EXERCISE TASK ▸ Beginning with the line that contains "Recreate this object" and ending with the line that contains "the bottom flange.", reproduce each line exactly; include both and add nothing.

--- start ---

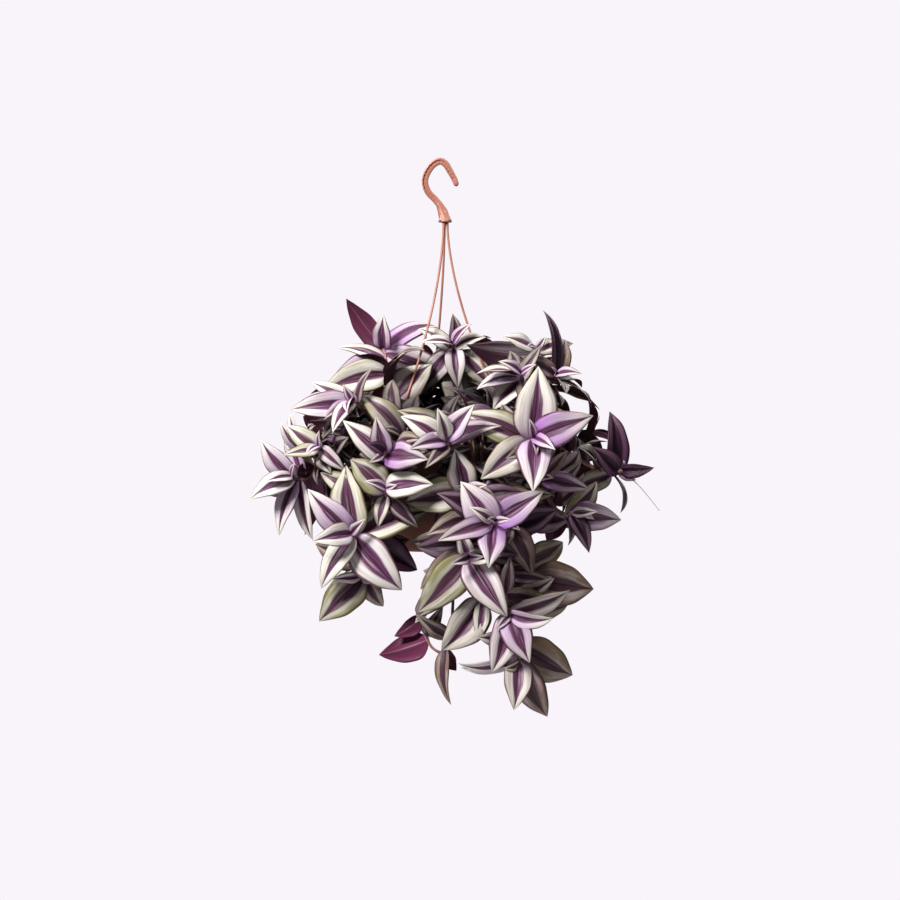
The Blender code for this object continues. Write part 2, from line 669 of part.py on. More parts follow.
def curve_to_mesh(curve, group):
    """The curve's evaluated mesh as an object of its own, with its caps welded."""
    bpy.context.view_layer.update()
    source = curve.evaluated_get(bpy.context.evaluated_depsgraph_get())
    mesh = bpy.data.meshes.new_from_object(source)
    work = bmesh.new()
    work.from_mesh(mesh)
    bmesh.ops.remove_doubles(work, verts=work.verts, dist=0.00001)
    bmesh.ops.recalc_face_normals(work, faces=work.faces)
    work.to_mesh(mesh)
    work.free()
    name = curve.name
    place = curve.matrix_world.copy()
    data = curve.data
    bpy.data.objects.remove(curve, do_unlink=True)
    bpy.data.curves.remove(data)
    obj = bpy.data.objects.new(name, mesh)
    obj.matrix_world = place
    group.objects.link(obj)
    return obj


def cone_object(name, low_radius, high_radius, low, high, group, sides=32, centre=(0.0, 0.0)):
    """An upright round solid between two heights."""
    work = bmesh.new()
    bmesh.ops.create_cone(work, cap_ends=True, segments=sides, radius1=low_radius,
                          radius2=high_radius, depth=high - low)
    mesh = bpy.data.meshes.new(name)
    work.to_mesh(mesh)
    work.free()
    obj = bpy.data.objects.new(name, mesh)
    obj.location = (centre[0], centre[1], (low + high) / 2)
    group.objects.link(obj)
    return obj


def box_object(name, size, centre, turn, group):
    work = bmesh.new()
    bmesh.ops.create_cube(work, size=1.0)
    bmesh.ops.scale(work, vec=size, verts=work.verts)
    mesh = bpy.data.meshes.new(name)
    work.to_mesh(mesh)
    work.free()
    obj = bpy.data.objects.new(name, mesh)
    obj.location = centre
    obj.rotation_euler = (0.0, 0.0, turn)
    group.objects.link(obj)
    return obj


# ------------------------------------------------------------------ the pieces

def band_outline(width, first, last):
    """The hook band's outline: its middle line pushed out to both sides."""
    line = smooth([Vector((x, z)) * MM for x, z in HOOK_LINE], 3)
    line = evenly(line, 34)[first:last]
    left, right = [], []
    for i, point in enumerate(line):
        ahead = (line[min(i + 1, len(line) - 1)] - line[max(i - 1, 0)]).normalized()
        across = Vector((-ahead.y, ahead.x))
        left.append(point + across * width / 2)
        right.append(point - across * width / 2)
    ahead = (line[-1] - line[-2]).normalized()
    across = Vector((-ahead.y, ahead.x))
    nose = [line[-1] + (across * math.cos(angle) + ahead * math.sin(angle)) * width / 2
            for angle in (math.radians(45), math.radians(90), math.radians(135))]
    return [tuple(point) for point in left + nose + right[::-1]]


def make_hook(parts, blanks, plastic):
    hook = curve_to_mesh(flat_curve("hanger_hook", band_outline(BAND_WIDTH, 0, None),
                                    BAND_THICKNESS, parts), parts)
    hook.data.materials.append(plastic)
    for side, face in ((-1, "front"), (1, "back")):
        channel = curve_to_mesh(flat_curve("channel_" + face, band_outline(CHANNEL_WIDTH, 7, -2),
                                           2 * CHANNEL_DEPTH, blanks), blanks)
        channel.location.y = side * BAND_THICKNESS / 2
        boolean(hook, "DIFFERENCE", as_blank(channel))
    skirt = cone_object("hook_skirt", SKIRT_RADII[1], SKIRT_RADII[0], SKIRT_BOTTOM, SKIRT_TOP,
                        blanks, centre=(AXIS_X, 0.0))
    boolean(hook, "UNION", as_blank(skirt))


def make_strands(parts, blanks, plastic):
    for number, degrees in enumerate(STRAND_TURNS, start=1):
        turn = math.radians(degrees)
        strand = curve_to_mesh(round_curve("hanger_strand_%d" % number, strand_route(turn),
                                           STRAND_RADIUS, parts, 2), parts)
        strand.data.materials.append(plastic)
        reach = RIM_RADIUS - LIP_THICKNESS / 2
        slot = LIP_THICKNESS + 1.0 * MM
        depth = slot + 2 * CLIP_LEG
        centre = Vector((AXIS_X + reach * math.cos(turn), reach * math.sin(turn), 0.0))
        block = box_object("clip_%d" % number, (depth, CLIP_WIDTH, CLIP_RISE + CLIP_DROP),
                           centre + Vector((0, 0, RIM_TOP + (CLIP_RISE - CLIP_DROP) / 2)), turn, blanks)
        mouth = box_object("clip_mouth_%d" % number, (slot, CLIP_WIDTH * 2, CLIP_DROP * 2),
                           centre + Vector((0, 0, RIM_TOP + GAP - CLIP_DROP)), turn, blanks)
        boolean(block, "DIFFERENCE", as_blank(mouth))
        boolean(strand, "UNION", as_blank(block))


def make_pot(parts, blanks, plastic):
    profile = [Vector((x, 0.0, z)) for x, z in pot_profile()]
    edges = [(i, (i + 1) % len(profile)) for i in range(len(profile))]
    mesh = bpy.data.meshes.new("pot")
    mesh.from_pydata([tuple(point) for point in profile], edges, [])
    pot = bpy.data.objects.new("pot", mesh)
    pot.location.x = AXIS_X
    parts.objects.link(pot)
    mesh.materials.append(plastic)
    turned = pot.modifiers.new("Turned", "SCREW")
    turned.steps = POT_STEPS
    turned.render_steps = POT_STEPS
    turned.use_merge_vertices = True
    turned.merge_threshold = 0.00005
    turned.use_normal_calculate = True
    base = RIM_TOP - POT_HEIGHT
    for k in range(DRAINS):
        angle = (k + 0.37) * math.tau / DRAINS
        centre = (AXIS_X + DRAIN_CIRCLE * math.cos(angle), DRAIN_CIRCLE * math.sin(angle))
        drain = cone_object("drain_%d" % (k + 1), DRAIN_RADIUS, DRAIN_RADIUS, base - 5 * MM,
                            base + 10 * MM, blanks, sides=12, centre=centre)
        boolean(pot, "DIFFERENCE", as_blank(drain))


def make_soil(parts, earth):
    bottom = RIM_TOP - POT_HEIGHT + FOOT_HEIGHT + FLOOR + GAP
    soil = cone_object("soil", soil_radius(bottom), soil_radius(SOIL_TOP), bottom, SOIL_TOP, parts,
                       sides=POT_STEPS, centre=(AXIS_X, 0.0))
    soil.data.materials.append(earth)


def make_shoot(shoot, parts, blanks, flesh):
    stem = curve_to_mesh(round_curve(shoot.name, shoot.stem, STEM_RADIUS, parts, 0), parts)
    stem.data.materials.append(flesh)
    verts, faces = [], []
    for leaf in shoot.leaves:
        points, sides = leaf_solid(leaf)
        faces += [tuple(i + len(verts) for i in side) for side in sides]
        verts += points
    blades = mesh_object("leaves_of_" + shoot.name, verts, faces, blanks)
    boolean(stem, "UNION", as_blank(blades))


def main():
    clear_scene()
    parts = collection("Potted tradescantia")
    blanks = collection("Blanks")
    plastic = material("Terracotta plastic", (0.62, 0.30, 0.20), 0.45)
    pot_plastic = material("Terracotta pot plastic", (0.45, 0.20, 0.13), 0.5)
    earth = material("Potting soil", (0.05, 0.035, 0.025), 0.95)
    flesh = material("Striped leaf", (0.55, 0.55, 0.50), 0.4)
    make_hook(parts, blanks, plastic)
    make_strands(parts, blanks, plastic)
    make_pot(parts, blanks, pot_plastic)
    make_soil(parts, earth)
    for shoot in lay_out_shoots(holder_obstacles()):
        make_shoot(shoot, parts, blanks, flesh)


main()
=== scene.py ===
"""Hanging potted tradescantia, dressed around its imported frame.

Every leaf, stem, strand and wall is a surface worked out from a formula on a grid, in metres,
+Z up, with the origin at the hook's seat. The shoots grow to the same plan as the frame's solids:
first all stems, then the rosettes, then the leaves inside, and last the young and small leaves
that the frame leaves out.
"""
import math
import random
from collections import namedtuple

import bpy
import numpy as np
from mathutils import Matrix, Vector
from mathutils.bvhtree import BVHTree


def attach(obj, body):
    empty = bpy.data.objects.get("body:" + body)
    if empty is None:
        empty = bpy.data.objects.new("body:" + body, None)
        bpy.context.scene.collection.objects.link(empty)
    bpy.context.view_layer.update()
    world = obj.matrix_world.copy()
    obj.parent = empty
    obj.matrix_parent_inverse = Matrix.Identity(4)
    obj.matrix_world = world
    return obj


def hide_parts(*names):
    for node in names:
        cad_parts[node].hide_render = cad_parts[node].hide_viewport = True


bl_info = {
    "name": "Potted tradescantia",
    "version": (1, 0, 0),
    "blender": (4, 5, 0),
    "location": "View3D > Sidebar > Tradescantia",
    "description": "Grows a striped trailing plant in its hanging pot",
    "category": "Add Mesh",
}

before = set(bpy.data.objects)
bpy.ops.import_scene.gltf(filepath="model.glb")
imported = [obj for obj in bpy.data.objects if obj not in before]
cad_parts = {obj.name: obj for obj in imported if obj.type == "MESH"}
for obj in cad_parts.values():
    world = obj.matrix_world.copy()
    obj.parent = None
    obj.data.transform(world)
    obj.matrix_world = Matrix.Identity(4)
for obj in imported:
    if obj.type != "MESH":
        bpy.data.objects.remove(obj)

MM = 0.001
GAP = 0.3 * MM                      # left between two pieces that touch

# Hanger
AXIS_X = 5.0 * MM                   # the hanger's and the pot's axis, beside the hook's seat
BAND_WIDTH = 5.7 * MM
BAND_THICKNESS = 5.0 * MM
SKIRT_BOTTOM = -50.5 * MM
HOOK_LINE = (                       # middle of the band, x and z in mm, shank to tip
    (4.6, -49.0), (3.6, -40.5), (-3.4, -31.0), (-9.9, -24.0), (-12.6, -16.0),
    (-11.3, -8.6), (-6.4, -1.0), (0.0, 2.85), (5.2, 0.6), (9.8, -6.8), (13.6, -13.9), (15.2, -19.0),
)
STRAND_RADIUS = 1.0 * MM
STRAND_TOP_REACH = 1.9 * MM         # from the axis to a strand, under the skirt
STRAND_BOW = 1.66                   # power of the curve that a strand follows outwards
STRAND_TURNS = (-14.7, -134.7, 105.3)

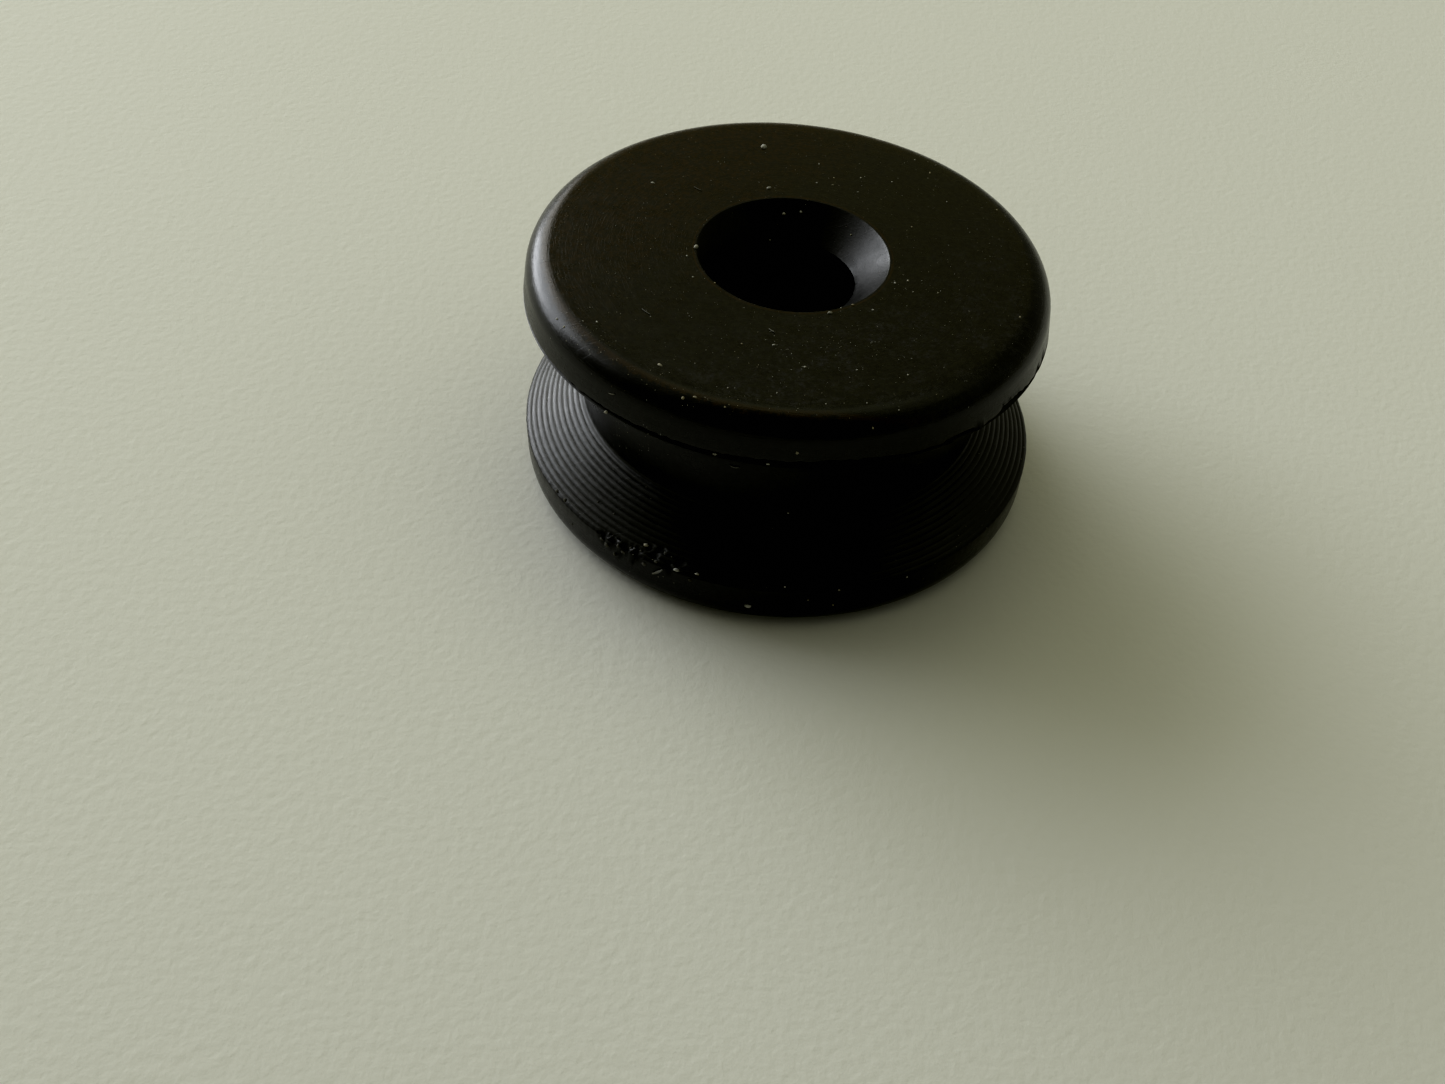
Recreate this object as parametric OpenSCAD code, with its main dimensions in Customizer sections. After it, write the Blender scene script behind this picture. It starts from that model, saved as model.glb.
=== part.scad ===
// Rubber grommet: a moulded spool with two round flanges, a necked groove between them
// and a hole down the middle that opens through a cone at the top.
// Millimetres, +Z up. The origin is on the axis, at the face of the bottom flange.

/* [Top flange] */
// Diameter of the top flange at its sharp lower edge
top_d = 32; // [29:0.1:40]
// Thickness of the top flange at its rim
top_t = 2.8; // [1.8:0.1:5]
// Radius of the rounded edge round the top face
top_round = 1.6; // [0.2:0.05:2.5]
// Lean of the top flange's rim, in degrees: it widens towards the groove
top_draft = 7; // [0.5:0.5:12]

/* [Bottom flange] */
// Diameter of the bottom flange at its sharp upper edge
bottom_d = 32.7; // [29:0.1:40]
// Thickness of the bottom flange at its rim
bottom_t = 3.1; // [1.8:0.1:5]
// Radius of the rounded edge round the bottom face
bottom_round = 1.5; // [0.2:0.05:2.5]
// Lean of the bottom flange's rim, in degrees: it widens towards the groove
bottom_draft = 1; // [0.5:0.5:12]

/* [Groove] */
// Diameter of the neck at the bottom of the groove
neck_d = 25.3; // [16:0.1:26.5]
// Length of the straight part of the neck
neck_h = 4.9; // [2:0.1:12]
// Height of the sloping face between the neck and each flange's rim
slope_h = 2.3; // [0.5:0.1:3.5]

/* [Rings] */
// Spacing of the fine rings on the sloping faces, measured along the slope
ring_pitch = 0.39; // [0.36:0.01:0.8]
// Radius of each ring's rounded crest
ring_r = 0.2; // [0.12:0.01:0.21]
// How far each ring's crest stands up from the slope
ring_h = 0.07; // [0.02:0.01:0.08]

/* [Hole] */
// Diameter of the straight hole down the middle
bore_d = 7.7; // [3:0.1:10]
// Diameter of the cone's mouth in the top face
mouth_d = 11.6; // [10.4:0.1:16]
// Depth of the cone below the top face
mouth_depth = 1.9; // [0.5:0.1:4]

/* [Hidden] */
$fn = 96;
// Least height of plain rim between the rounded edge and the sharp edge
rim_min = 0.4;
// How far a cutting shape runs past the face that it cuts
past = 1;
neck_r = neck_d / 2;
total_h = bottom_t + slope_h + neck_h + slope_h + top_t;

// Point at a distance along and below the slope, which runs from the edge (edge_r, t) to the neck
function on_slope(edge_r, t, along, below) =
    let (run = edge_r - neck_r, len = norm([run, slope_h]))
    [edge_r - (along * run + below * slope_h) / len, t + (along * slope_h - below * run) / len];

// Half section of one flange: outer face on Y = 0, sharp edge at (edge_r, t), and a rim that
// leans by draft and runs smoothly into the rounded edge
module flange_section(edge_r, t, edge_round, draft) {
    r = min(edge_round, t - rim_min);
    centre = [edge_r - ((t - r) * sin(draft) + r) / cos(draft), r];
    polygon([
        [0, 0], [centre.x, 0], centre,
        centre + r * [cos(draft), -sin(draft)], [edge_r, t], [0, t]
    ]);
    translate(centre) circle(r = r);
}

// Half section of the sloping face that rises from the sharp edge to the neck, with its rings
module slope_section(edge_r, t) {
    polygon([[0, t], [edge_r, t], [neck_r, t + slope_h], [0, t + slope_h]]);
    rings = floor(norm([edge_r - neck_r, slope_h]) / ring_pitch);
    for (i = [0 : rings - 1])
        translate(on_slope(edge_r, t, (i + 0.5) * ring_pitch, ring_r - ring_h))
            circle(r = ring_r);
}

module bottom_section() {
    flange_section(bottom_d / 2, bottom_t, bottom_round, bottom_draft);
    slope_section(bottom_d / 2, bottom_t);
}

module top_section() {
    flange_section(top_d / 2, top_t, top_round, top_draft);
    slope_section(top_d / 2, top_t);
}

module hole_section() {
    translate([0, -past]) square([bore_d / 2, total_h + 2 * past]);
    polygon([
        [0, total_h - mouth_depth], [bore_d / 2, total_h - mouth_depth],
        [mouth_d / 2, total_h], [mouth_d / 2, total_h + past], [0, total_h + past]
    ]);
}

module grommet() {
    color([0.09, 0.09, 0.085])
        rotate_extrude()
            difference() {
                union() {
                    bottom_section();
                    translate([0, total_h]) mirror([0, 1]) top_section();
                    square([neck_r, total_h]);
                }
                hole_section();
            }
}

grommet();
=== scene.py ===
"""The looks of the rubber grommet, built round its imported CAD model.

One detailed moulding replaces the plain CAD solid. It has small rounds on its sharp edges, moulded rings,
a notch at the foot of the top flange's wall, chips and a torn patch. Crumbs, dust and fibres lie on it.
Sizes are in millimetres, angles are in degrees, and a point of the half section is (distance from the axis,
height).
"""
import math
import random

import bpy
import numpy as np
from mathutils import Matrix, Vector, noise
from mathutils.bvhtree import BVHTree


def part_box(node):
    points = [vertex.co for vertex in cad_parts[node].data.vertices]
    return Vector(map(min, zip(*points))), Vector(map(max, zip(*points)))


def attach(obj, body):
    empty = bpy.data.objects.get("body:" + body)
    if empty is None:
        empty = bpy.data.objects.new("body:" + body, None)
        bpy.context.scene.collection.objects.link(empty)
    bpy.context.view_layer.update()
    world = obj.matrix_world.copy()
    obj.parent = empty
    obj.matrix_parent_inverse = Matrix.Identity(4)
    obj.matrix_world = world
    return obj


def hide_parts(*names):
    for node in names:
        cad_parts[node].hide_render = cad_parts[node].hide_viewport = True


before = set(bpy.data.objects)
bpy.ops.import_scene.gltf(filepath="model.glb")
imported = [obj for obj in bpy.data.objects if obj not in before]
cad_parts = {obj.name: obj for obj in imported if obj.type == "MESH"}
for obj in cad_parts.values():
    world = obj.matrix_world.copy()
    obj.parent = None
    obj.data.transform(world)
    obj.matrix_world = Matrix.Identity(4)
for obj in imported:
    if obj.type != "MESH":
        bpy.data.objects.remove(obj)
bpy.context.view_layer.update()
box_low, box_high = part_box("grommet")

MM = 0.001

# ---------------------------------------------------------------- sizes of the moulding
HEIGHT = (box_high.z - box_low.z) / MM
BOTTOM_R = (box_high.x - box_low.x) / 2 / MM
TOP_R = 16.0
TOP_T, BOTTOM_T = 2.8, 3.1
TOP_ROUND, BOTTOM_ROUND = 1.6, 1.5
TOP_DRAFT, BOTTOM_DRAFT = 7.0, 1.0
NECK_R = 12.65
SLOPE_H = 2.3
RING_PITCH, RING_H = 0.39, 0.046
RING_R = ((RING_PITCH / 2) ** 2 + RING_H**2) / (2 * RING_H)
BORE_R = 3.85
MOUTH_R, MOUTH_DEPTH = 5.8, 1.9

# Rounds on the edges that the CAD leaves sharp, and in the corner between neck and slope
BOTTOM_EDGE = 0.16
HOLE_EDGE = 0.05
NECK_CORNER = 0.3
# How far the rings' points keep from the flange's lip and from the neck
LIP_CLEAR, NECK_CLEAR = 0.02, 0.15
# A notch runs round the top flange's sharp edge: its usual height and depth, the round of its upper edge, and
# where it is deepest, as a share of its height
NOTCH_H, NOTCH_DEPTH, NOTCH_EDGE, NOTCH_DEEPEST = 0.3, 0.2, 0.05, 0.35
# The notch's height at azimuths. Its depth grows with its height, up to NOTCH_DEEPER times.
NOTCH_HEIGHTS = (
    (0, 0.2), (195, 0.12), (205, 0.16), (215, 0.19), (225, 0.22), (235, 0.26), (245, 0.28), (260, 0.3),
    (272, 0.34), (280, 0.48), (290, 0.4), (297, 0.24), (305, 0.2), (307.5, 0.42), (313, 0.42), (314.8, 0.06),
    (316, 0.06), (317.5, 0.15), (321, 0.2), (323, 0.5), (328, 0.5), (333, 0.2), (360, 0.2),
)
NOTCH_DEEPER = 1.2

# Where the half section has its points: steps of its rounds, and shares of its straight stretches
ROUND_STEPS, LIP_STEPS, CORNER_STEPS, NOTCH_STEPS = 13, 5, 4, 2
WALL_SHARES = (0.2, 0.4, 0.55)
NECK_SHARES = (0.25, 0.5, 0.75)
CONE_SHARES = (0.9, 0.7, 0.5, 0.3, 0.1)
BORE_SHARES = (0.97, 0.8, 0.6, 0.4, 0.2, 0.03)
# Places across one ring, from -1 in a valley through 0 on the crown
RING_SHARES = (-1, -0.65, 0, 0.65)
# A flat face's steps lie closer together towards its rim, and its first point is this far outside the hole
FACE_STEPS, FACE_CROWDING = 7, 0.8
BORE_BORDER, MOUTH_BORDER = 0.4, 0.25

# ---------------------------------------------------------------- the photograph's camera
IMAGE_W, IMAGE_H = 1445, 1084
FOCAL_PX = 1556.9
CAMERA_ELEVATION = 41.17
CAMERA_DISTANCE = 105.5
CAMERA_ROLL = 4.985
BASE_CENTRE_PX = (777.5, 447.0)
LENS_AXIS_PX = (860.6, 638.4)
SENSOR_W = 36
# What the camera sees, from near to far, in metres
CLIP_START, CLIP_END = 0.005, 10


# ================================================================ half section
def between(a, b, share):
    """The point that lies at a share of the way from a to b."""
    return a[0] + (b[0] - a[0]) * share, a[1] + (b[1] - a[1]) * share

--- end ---

EXERCISE RESULT ▸
Recreate this object as parametric OpenSCAD code, with its main dimensions in Customizer sections. After it, write the Blender scene script behind this picture. It starts from that model, saved as model.glb.
=== part.scad ===
// Rubber grommet: a moulded spool with two round flanges, a necked groove between them
// and a hole down the middle that opens through a cone at the top.
// Millimetres, +Z up. The origin is on the axis, at the face of the bottom flange.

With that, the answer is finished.